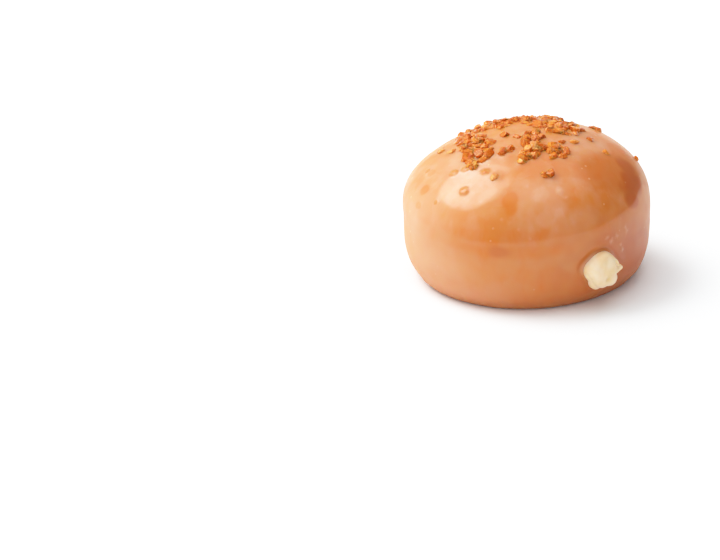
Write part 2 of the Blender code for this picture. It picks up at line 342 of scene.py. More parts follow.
# Looser grains among the crystals
GRAINS_PER_CRYSTAL = 0.45
GRAIN_SIZES = (0.35 * MM, 0.95 * MM)
GRAIN_SMALLNESS = 1.6  # the higher, the more of them are small
GRAIN_LIFT = 0.3
GRAIN_CHIPPED_CORNERS = 3
GRAIN_BREADTH = (0.6, 1.0)
GRAIN_FLATTENING = (0.7, 1.0)
DRIFT_SPREAD = 1.12  # how much further than the crystals the grains reach

# Colours of the glaze
CARAMEL = (0.55, 0.200, 0.048)
AMBER = (0.55, 0.150, 0.008)
# Pale glaze, which also serves for the painted light
MILKY_AND_PAINTED_LIGHT = (0.62, 0.31, 0.180)
BROWNED = (0.37, 0.066, 0.007)
# The colour of the painted shade towards the table and on top of the dome
SHADE_BROWN = (0.40, 0.090, 0.015)
FLECK = (0.72, 0.44, 0.24)
SUGAR_UNDER_GLAZE = ((0.50, 0.145, 0.018), (0.47, 0.19, 0.036))  # by faint and by full tint
# Crumbs, and the painted highlight on the collar by the cream
CRUMB_AND_HIGHLIGHT = (0.74, 0.42, 0.26)

# Colours of the sugar: those that the crystals are dealt, then what mottles them
SUGAR_TONES = (
    (0.0, (0.42, 0.080, 0.005)),
    (0.4, (0.58, 0.133, 0.009)),
    (0.8, (0.68, 0.190, 0.018)),
    (1.0, (0.80, 0.30, 0.045)),
)
CLOUDY_SUGAR = (0.84, 0.37, 0.085)
DARK_SUGAR = (0.30, 0.048, 0.003)
SUNK_SUGAR = (0.74, 0.36, 0.11)

# Colours of the cream and the table
CREAM_TONES = ((0.84, 0.65, 0.45), (0.81, 0.57, 0.33))
# The painted shade in the cream's hollows
CREAM_HOLLOW_SHADE = (0.66, 0.42, 0.15)
TABLE_TONES = ((0.93, 0.965, 0.985), (0.935, 0.97, 0.99))
TABLE_HALF = 3.0  # metres
TABLE_CLOUDS = 0.4  # metres

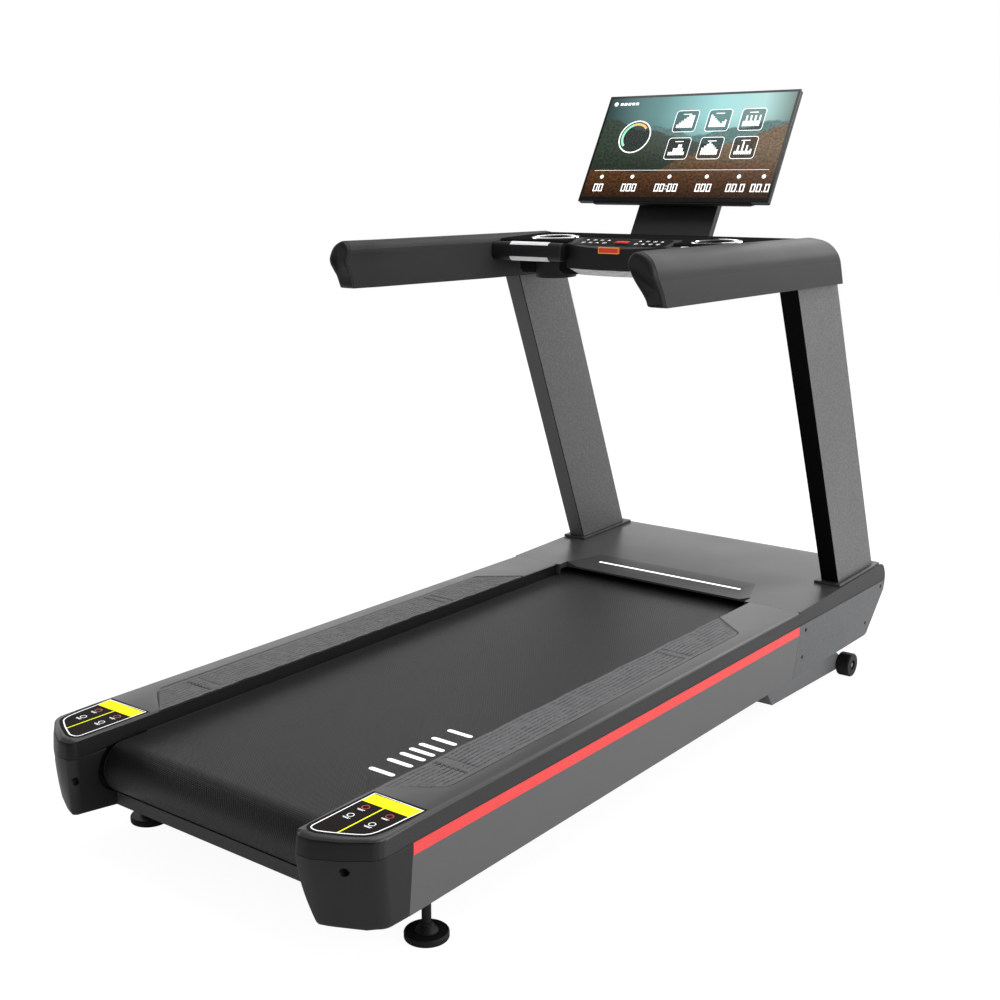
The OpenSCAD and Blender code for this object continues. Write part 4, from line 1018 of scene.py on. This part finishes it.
SOFT = [
    ("hood", 0.004, 4, "hood"),
    ("shell", 0.003, 2, "mast"),
    ("shell", 0.0035, 3, "screen_housing"),
    ("black", 0.003, 3, "keypad_housing"),
    ("black", 0.003, 2, "pulse_bars"),
    ("tray", 0.004, 3, "console_tray"),
    ("upright", 0.0025, 3, "upright_left", "upright_right"),
    ("lift", 0.0022, 2, "lift_frame"),
    ("plate", 0.0008, 2, "front_plates"),
    ("rail", 0.0008, 2, "side_rail_left", "side_rail_right"),
    ("frame", 0.0015, 2, "rear_beam"),
    ("boot", 0.003, 3, "upright_boots"),
    ("tag", 0.0022, 3, "safety_key"),
    ("red", 0.0012, 2, "stop_key"),
    ("mesh", 0.0, 1, "chin_panel"),
    ("light", 0.0, 1, "light_strip"),
    ("tyre", 0.001, 2, "rear_foot_left", "rear_foot_right"),
    ("bolt", 0.0012, 2, "lock_nuts"),
    ("tyre", 0.0015, 3, "front_wheel_left", "front_wheel_right"),
    ("black", 0.0008, 2, "power_inlet", "switch_frame"),
    ("red", 0.0005, 2, "power_switch"),
    ("gloss_black", 0.0006, 2, "keypad"),
    ("chrome", 0.0, 1, "cup_rings"),
    ("frame", 0.001, 2, "front_beam", "deck_members"),
    ("motor", 0.002, 2, "lift_motor"),
]  # material, width and segments of the rounding, nodes
soft = {}
for mat, width, segments, *softened in SOFT:
    for node in softened:
        soft[node] = soften(node, M[mat], width, segments)

hood_low = box("hood")[0]
HOOD_RISE = 0.0042
STRIP_SHIFT = 0.004

# The motor cover's moulded sides are darker than its top, and the rear-tilted faces of the dip at
# its rear get a darker copy of its plastic as painted shade
hood = soft["hood"].data
hood.materials.append(M["band"])
hood.materials.append(M["hood_dip_painted_shade"])
for p in hood.polygons:
    if abs(p.normal.x) > 0.9 and abs(p.center.x) > OUT_X - 0.004:
        p.material_index = 1
    elif p.normal.z > 0.7 and p.normal.y < -0.03 and p.center.y < hood_low.y + 0.25:
        p.material_index = 2

# The top of the motor cover climbs to the front, its rubber boots and the glowing pale strip with
# it
for node in ("hood", "upright_boots", "light_strip"):
    for v in soft[node].data.vertices:
        climb = HOOD_RISE * ease(hood_low.y, hood_low.y + 0.30, v.co.y)
        v.co.z += climb * ease(TOP - 0.012, TOP + 0.004, v.co.z)
for v in soft["light_strip"].data.vertices:
    v.co.x += STRIP_SHIFT

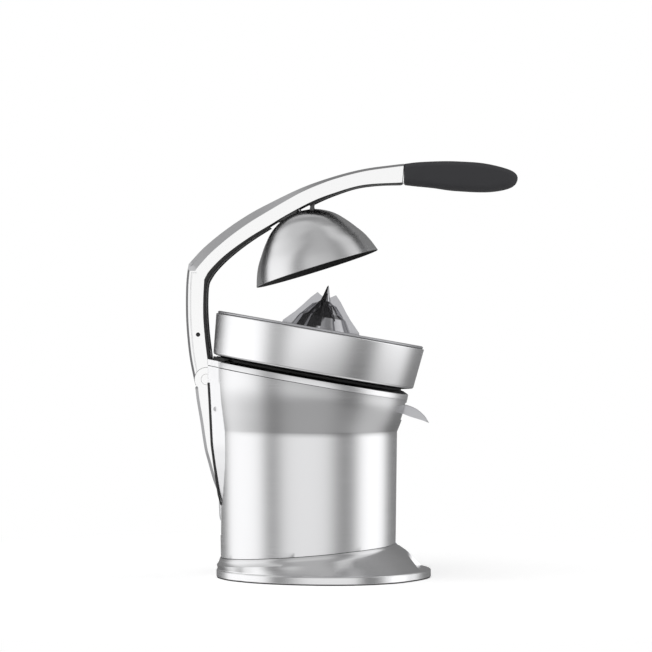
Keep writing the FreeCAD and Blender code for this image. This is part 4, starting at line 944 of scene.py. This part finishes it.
class PRESS_OT_carried(bpy.types.Operator):
    """Finishes for the pieces that keep their built shape"""
    bl_idname = "press.carried"
    bl_label = "Carried-over pieces"

    def execute(self, context):
        mats = finishes()
        for name, nodes in CARRIED.items():
            for node in nodes:
                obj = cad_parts[node]
                for slot in obj.material_slots:
                    slot.material = mats[name]
                if not obj.material_slots:
                    obj.data.materials.append(mats[name])
        return {"FINISHED"}


class PRESS_OT_stage(bpy.types.Operator):
    """Camera, pale floor, soft lamp and the room's light"""
    bl_idname = "press.stage"
    bl_label = "Stage"

    def execute(self, context):
        scene = context.scene
        scene.view_settings.view_transform = "Standard"
        lens = bpy.data.cameras.new("camera")
        lens.sensor_width = 36.0
        lens.lens = FOCAL
        lens.clip_end = 60.0
        camera = bpy.data.objects.new("camera", lens)
        scene.collection.objects.link(camera)
        turn = math.radians(2.5)
        target = Vector((0.0173, 0.0, 0.2428))
        camera.location = Vector((target.x + REACH * math.sin(turn), -REACH * math.cos(turn), EYE))
        camera.rotation_euler = (target - camera.location).to_track_quat("-Z", "Y").to_euler()
        scene.camera = camera

        floor = bpy.data.meshes.new("floor")
        n = 18.0
        floor.from_pydata([(-n, -n, 0), (n, -n, 0), (n, n, 0), (-n, n, 0)], [], [(0, 1, 2, 3)])
        ground = bpy.data.objects.new("floor", floor)
        scene.collection.objects.link(ground)
        floor.materials.append(floor_finish(tuple(scene.press_finish.floor)))

        lamp = bpy.data.lights.new("softbox", "AREA")
        lamp.shape, lamp.size, lamp.size_y = "RECTANGLE", 1.4, 1.4
        lamp.energy = 9.0
        box = bpy.data.objects.new("softbox", lamp)
        box.location = (-0.5, -0.9, 1.9)
        box.visible_glossy = False
        box.rotation_euler = (Vector((0, 0, 0.2)) - box.location).to_track_quat("-Z", "Y").to_euler()
        scene.collection.objects.link(box)
        scene.world = room_light()
        return {"FINISHED"}


def floor_finish(colour):
    """A pale floor that keeps the shadow, white to the camera and open to reflections."""
    mat = shader("pale_floor", colour, 0.0, 0.9)
    tree = mat.node_tree
    new, link = tree.nodes.new, tree.links.new
    bsdf, out = tree.nodes["Principled BSDF"], tree.nodes["Material Output"]
    path = new("ShaderNodeLightPath")
    glow = new("ShaderNodeEmission")
    glow.inputs["Color"].default_value = (1, 1, 1, 1)
    lift = new("ShaderNodeMath")
    lift.operation = "MULTIPLY"
    lift.inputs[1].default_value = 0.44
    add = new("ShaderNodeAddShader")
    clear = new("ShaderNodeBsdfTransparent")
    pick = new("ShaderNodeMixShader")
    where = new("ShaderNodeTexCoord")
    reach = new("ShaderNodeVectorMath")
    reach.operation = "LENGTH"
    away = new("ShaderNodeMapRange")
    away.interpolation_type = "SMOOTHSTEP"
    away.inputs["From Min"].default_value, away.inputs["From Max"].default_value = 0.26, 0.6
    open_floor = new("ShaderNodeMath")
    open_floor.operation = "MULTIPLY"
    white = new("ShaderNodeEmission")
    white.inputs["Color"].default_value = (1, 1, 1, 1)
    fade = new("ShaderNodeMixShader")
    link(where.outputs["Object"], reach.inputs[0])
    link(reach.outputs["Value"], away.inputs["Value"])
    link(away.outputs["Result"], open_floor.inputs[0])
    link(path.outputs["Is Camera Ray"], open_floor.inputs[1])
    link(path.outputs["Is Camera Ray"], lift.inputs[0])
    link(lift.outputs[0], glow.inputs["Strength"])
    link(bsdf.outputs[0], add.inputs[0])
    link(glow.outputs[0], add.inputs[1])
    link(path.outputs["Is Glossy Ray"], pick.inputs[0])
    link(open_floor.outputs[0], fade.inputs[0])
    link(add.outputs[0], fade.inputs[1])
    link(white.outputs[0], fade.inputs[2])
    link(fade.outputs[0], pick.inputs[1])
    link(clear.outputs[0], pick.inputs[2])
    link(pick.outputs[0], out.inputs["Surface"])
    return mat


def level_ramp(tree, value, low, high, marks):
    """A grey ColorRamp over a value that runs from low to high, marked in the value's own unit."""
    new, link = tree.nodes.new, tree.links.new
    spread = new("ShaderNodeMapRange")
    spread.inputs["From Min"].default_value = low
    spread.inputs["From Max"].default_value = high
    ramp = new("ShaderNodeValToRGB")
    ramp.color_ramp.interpolation = "EASE"
    stops = ramp.color_ramp.elements
    stops.remove(stops[1])
    for i, (at, level) in enumerate(marks):
        place = (at - low) / (high - low)
        stop = stops[0] if i == 0 else stops.new(place)
        stop.position = place
        stop.color = (level, level, level, 1.0)
    link(value, spread.inputs["Value"])
    link(spread.outputs["Result"], ramp.inputs["Fac"])
    return ramp.outputs["Color"]


def room_light():
    """A studio room: white to the camera, softboxes and dark gaps round the horizon in reflections."""
    world = bpy.data.worlds.new("room")
    world.use_nodes = True
    tree = world.node_tree
    new, link = tree.nodes.new, tree.links.new
    back, out = tree.nodes["Background"], tree.nodes["World Output"]
    where = new("ShaderNodeTexCoord")
    parts = new("ShaderNodeSeparateXYZ")
    flip = new("ShaderNodeMath")
    flip.operation = "MULTIPLY"
    flip.inputs[1].default_value = -1.0
    turn = new("ShaderNodeMath")
    turn.operation = "ARCTAN2"
    degrees = new("ShaderNodeMath")
    degrees.operation = "DEGREES"
    link(where.outputs["Generated"], parts.inputs[0])
    link(parts.outputs["Y"], flip.inputs[0])
    link(parts.outputs["X"], turn.inputs[0])
    link(flip.outputs[0], turn.inputs[1])
    link(turn.outputs[0], degrees.inputs[0])
    colour, below = None, None
    for height, boxes, gaps in HEIGHTS:
        level = level_ramp(tree, degrees.outputs[0], -180, 180, room_marks(boxes, gaps))
        if colour is not None:
            share = new("ShaderNodeMapRange")
            share.inputs["From Min"].default_value = below
            share.inputs["From Max"].default_value = height
            blend = new("ShaderNodeMix")
            blend.data_type = "RGBA"
            link(parts.outputs["Z"], share.inputs["Value"])
            link(share.outputs["Result"], blend.inputs["Factor"])
            link(colour, [i for i in blend.inputs if i.type == "RGBA"][0])
            link(level, [i for i in blend.inputs if i.type == "RGBA"][1])
            level = [o for o in blend.outputs if o.type == "RGBA"][0]
        colour, below = level, height
    link(colour, back.inputs["Color"])
    back.inputs["Strength"].default_value = ROOM_STRENGTH
    plain = new("ShaderNodeBackground")
    plain.inputs["Color"].default_value = (1, 1, 1, 1)
    path = new("ShaderNodeLightPath")
    pick = new("ShaderNodeMixShader")
    link(path.outputs["Is Camera Ray"], pick.inputs[0])
    link(back.outputs[0], pick.inputs[1])
    link(plain.outputs[0], pick.inputs[2])
    link(pick.outputs[0], out.inputs["Surface"])
    return world


class PRESS_PT_panel(bpy.types.Panel):
    """Sizes, colours and the piece operators"""
    bl_idname = "PRESS_PT_panel"
    bl_label = "Citrus press"
    bl_space_type = "VIEW_3D"
    bl_region_type = "UI"
    bl_category = "Citrus press"

    def draw(self, context):
        for group in GROUPS:
            box = self.layout.box()
            settings = getattr(context.scene, group)
            for name in settings.bl_rna.properties.keys():
                if name not in ("rna_type", "name"):
                    box.prop(settings, name)
        for step in STEPS:
            self.layout.operator(step.bl_idname)


GROUPS = {"press_body": PressBodySizes, "press_bowl": PressBowlSizes, "press_lever": PressLeverSizes,
          "press_finish": PressFinish}
STEPS = [PRESS_OT_stage, PRESS_OT_body, PRESS_OT_slot_cheeks, PRESS_OT_ring, PRESS_OT_base, PRESS_OT_bowl,
         PRESS_OT_strainer, PRESS_OT_dome, PRESS_OT_lever, PRESS_OT_bracket, PRESS_OT_insert, PRESS_OT_grip,
         PRESS_OT_rear_link, PRESS_OT_carried]


def register():
    for cls in list(GROUPS.values()) + STEPS + [PRESS_PT_panel]:
        bpy.utils.register_class(cls)
    for name, group in GROUPS.items():
        setattr(bpy.types.Scene, name, bpy.props.PointerProperty(type=group))


def unregister():
    for name in GROUPS:
        delattr(bpy.types.Scene, name)
    for cls in [PRESS_PT_panel] + STEPS[::-1] + list(GROUPS.values())[::-1]:
        bpy.utils.unregister_class(cls)


def main():
    register()
    for step in STEPS:
        group, name = step.bl_idname.split(".")
        getattr(getattr(bpy.ops, group), name)()


if __name__ == "__main__":
    main()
§
#### [STATED GOAL]
Repeat only the lines above, from the first line of the entries through the line that contains "TABLE_CLOUDS = 0.4", including both ends.

#### [THE RESPONSE]
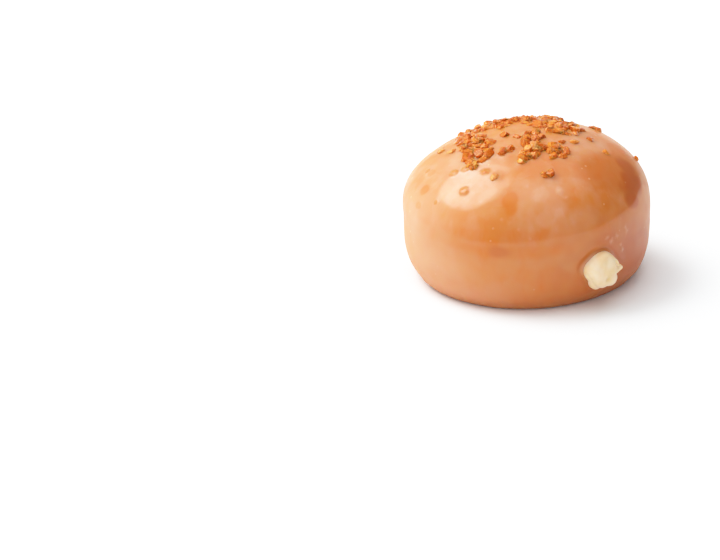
Write part 2 of the Blender code for this picture. It picks up at line 342 of scene.py. More parts follow.
# Looser grains among the crystals
GRAINS_PER_CRYSTAL = 0.45
GRAIN_SIZES = (0.35 * MM, 0.95 * MM)
GRAIN_SMALLNESS = 1.6  # the higher, the more of them are small
GRAIN_LIFT = 0.3
GRAIN_CHIPPED_CORNERS = 3
GRAIN_BREADTH = (0.6, 1.0)
GRAIN_FLATTENING = (0.7, 1.0)
DRIFT_SPREAD = 1.12  # how much further than the crystals the grains reach

# Colours of the glaze
CARAMEL = (0.55, 0.200, 0.048)
AMBER = (0.55, 0.150, 0.008)
# Pale glaze, which also serves for the painted light
MILKY_AND_PAINTED_LIGHT = (0.62, 0.31, 0.180)
BROWNED = (0.37, 0.066, 0.007)
# The colour of the painted shade towards the table and on top of the dome
SHADE_BROWN = (0.40, 0.090, 0.015)
FLECK = (0.72, 0.44, 0.24)
SUGAR_UNDER_GLAZE = ((0.50, 0.145, 0.018), (0.47, 0.19, 0.036))  # by faint and by full tint
# Crumbs, and the painted highlight on the collar by the cream
CRUMB_AND_HIGHLIGHT = (0.74, 0.42, 0.26)

# Colours of the sugar: those that the crystals are dealt, then what mottles them
SUGAR_TONES = (
    (0.0, (0.42, 0.080, 0.005)),
    (0.4, (0.58, 0.133, 0.009)),
    (0.8, (0.68, 0.190, 0.018)),
    (1.0, (0.80, 0.30, 0.045)),
)
CLOUDY_SUGAR = (0.84, 0.37, 0.085)
DARK_SUGAR = (0.30, 0.048, 0.003)
SUNK_SUGAR = (0.74, 0.36, 0.11)

# Colours of the cream and the table
CREAM_TONES = ((0.84, 0.65, 0.45), (0.81, 0.57, 0.33))
# The painted shade in the cream's hollows
CREAM_HOLLOW_SHADE = (0.66, 0.42, 0.15)
TABLE_TONES = ((0.93, 0.965, 0.985), (0.935, 0.97, 0.99))
TABLE_HALF = 3.0  # metres
TABLE_CLOUDS = 0.4  # metres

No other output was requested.